(INFORMATION SUPPLIED):
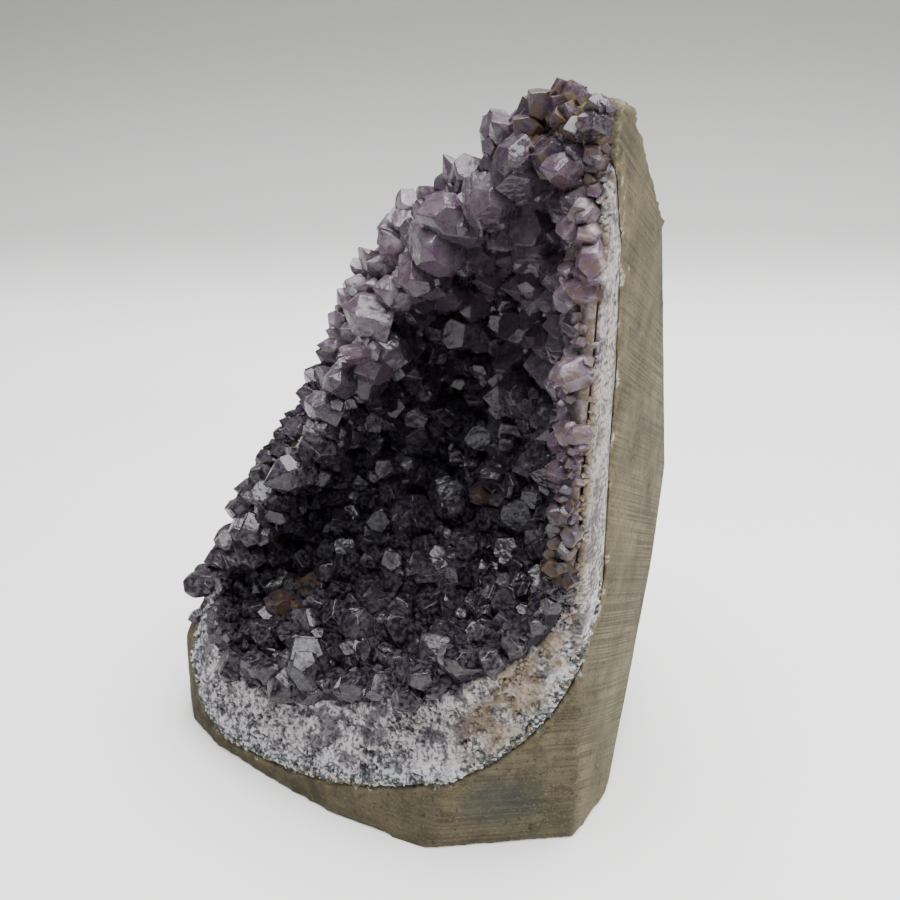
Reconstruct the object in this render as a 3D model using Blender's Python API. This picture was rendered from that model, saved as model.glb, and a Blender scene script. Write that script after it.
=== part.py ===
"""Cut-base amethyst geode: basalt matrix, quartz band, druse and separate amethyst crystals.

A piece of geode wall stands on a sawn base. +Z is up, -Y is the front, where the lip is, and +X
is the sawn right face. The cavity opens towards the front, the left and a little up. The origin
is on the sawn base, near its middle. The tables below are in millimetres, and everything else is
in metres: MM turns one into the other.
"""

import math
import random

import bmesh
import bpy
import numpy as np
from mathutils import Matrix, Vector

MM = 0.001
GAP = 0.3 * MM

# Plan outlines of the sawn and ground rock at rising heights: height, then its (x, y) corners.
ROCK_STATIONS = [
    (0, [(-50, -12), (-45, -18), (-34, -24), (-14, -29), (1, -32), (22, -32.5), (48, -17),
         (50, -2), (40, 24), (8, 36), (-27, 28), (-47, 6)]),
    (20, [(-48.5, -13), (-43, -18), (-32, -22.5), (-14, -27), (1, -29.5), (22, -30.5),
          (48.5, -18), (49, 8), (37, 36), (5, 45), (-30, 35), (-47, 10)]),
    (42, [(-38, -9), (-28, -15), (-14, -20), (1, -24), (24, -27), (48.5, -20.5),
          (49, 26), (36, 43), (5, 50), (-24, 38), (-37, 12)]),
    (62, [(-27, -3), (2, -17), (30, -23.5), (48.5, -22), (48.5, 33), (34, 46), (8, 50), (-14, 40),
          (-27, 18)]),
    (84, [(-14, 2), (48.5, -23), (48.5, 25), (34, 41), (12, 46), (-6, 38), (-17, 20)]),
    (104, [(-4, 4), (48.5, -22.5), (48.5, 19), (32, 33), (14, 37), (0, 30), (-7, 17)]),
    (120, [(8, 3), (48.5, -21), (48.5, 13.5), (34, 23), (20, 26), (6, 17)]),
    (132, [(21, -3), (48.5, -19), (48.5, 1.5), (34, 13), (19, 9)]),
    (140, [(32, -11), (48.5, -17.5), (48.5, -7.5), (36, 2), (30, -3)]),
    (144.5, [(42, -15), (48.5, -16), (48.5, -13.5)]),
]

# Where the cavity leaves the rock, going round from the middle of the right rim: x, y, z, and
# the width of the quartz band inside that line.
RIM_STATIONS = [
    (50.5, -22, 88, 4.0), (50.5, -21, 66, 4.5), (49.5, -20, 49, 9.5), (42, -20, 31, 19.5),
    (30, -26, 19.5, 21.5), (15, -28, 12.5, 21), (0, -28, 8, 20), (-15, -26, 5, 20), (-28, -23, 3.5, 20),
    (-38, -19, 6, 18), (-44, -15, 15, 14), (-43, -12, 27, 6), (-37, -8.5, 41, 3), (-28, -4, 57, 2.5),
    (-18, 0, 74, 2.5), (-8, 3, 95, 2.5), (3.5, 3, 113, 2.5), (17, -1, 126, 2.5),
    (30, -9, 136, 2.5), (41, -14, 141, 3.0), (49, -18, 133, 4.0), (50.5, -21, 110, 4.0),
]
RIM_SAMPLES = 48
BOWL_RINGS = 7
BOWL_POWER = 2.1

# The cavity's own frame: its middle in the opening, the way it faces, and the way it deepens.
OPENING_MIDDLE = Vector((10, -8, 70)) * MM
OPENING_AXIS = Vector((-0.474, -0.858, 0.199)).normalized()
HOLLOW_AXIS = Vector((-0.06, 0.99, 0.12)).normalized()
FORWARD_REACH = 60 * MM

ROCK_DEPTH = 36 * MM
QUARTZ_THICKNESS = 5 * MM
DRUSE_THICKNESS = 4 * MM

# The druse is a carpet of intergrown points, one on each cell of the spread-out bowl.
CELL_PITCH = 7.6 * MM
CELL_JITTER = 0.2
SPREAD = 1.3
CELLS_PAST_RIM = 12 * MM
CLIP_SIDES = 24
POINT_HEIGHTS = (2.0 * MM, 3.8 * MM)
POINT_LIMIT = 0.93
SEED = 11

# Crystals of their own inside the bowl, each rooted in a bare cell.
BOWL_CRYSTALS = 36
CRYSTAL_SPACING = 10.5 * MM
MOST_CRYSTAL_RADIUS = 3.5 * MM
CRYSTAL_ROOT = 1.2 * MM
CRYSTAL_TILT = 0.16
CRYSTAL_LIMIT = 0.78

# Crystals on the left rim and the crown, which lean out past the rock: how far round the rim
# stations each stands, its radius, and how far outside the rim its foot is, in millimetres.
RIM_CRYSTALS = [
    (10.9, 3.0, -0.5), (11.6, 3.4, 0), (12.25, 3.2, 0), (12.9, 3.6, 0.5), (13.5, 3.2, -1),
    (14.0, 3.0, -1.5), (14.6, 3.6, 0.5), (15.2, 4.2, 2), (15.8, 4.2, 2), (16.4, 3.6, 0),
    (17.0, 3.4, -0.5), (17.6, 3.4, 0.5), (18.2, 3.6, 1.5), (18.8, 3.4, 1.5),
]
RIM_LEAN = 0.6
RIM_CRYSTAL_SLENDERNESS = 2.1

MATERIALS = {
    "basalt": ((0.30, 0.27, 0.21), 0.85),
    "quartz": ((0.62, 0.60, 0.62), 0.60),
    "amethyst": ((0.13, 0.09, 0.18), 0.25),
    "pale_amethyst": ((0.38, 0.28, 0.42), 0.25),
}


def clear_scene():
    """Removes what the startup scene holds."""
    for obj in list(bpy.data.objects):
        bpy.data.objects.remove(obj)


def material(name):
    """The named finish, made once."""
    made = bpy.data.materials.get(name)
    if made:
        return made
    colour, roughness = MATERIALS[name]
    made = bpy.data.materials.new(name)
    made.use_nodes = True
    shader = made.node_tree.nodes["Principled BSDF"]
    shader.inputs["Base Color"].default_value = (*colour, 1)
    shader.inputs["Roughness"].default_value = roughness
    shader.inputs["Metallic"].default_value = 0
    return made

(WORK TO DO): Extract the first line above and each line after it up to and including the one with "GAP = 0.3 * MM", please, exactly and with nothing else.

(OUTPUT FOR THIS TASK):
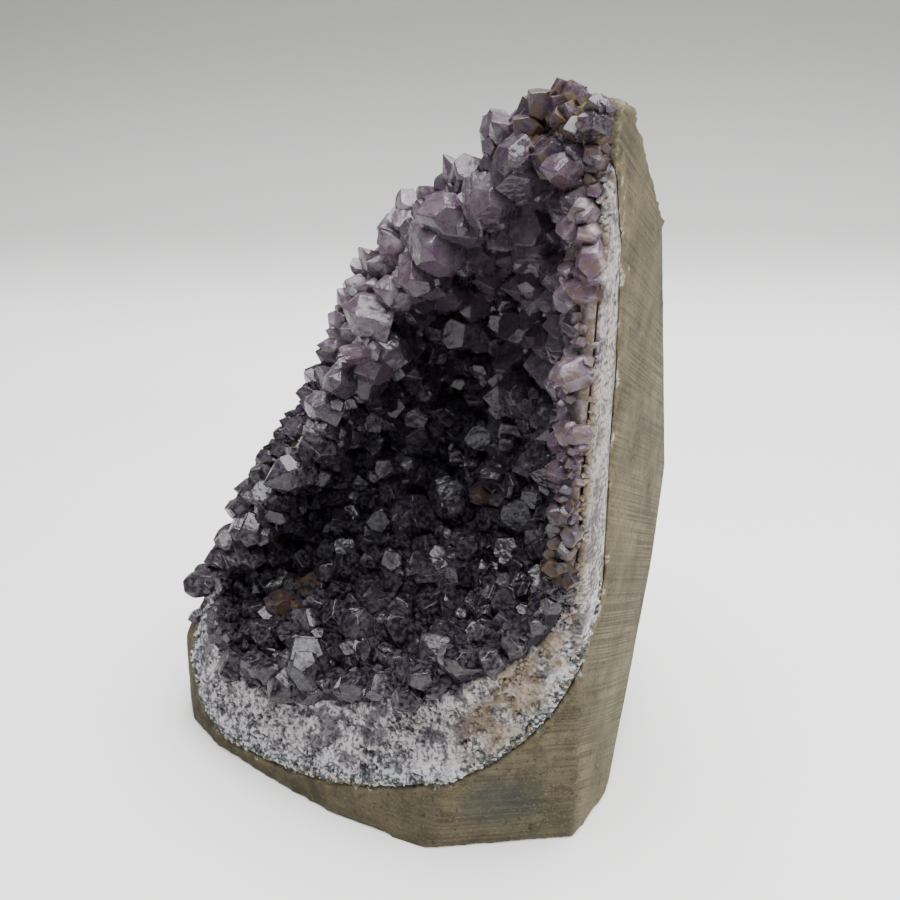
Reconstruct the object in this render as a 3D model using Blender's Python API. This picture was rendered from that model, saved as model.glb, and a Blender scene script. Write that script after it.
=== part.py ===
"""Cut-base amethyst geode: basalt matrix, quartz band, druse and separate amethyst crystals.

A piece of geode wall stands on a sawn base. +Z is up, -Y is the front, where the lip is, and +X
is the sawn right face. The cavity opens towards the front, the left and a little up. The origin
is on the sawn base, near its middle. The tables below are in millimetres, and everything else is
in metres: MM turns one into the other.
"""

import math
import random

import bmesh
import bpy
import numpy as np
from mathutils import Matrix, Vector

MM = 0.001
GAP = 0.3 * MM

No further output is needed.